--- BEGIN RECORDED INFORMATION ---
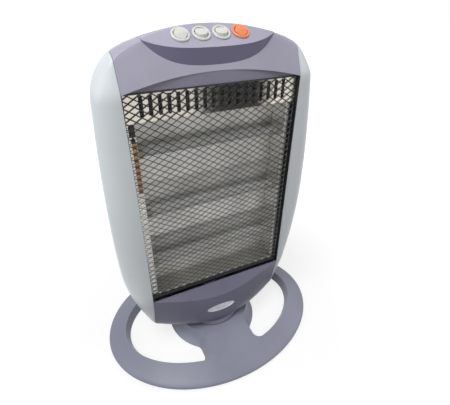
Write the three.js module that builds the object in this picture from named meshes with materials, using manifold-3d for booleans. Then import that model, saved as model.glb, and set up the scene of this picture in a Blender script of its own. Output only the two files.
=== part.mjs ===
// Free-standing halogen heater: an oval base with two hand-wide openings, a slim
// body that swings from side to side on a hollow pivot, three quartz tubes in front
// of a pressed reflector, a woven guard and four round rocker switches on top.
// Millimetres. The floor is z = 0, the pivot is the Z axis and the front faces -Y.
import * as THREE from 'three';
import { mergeVertices } from 'three/addons/utils/BufferGeometryUtils.js';
import Module from 'manifold-3d';

const wasm = await Module();
wasm.setup();

// ---- fits and clearances ----
const gap = 0.3;
const runningGap = 0.5;
const wall = 3;
const sheet = 1.2;

// ---- base moulding ----
const baseHalfWidth = 200;
const baseHalfDepth = 150;
const baseUnderside = 1.5;
const baseEdgeWidest = 7;
const baseEdgeTop = 8;
const collarTop = 28.9;
const ringWidth = 38;
const ringDepth = 48;
const collarRadius = 68.6;
const collarRun = baseHalfDepth - collarRadius;
const crownPower = 1.25;
const baseWall = 2.6;
const holeEdgeHalfWidth = baseHalfWidth - ringWidth;
const holeEdgeHalfDepth = baseHalfDepth - ringDepth;
const holeDraft = 7;
const holeDraftHeight = 17.4;
const bridgeHalfWidthTop = 41;
const bridgeHalfWidthFloor = 51;
const bossFlare = 17;
const bossFlarePower = 2.2;
const noseRadiusTop = 14;
const noseRadiusFloor = 9;
const cornerFilletTop = 20;
const cornerFilletFloor = 14;
const skirtWellRadius = 54;
const skirtWellFloor = 21.5;
const plateThickness = 1.6;
const plateInset = 5.5;
const plateSlack = 1.9;
const padRadius = 11;
const padHeight = 3;
const padRecess = 1.8;
const seatHeight = padHeight + plateThickness + 2 * gap;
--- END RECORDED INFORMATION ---
Word for word, reproduce the listing above from its start up to and including the line that has "const sheet = 1.2;". Give only those lines.

# [FINAL RESULT]
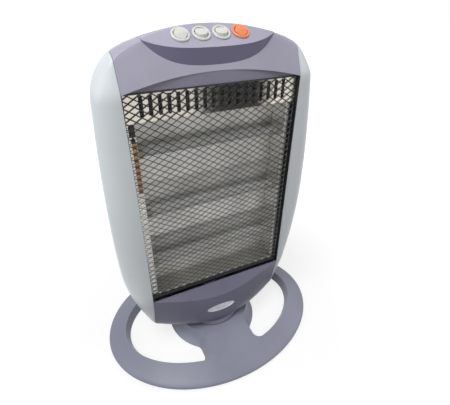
Write the three.js module that builds the object in this picture from named meshes with materials, using manifold-3d for booleans. Then import that model, saved as model.glb, and set up the scene of this picture in a Blender script of its own. Output only the two files.
=== part.mjs ===
// Free-standing halogen heater: an oval base with two hand-wide openings, a slim
// body that swings from side to side on a hollow pivot, three quartz tubes in front
// of a pressed reflector, a woven guard and four round rocker switches on top.
// Millimetres. The floor is z = 0, the pivot is the Z axis and the front faces -Y.
import * as THREE from 'three';
import { mergeVertices } from 'three/addons/utils/BufferGeometryUtils.js';
import Module from 'manifold-3d';

const wasm = await Module();
wasm.setup();

// ---- fits and clearances ----
const gap = 0.3;
const runningGap = 0.5;
const wall = 3;
const sheet = 1.2;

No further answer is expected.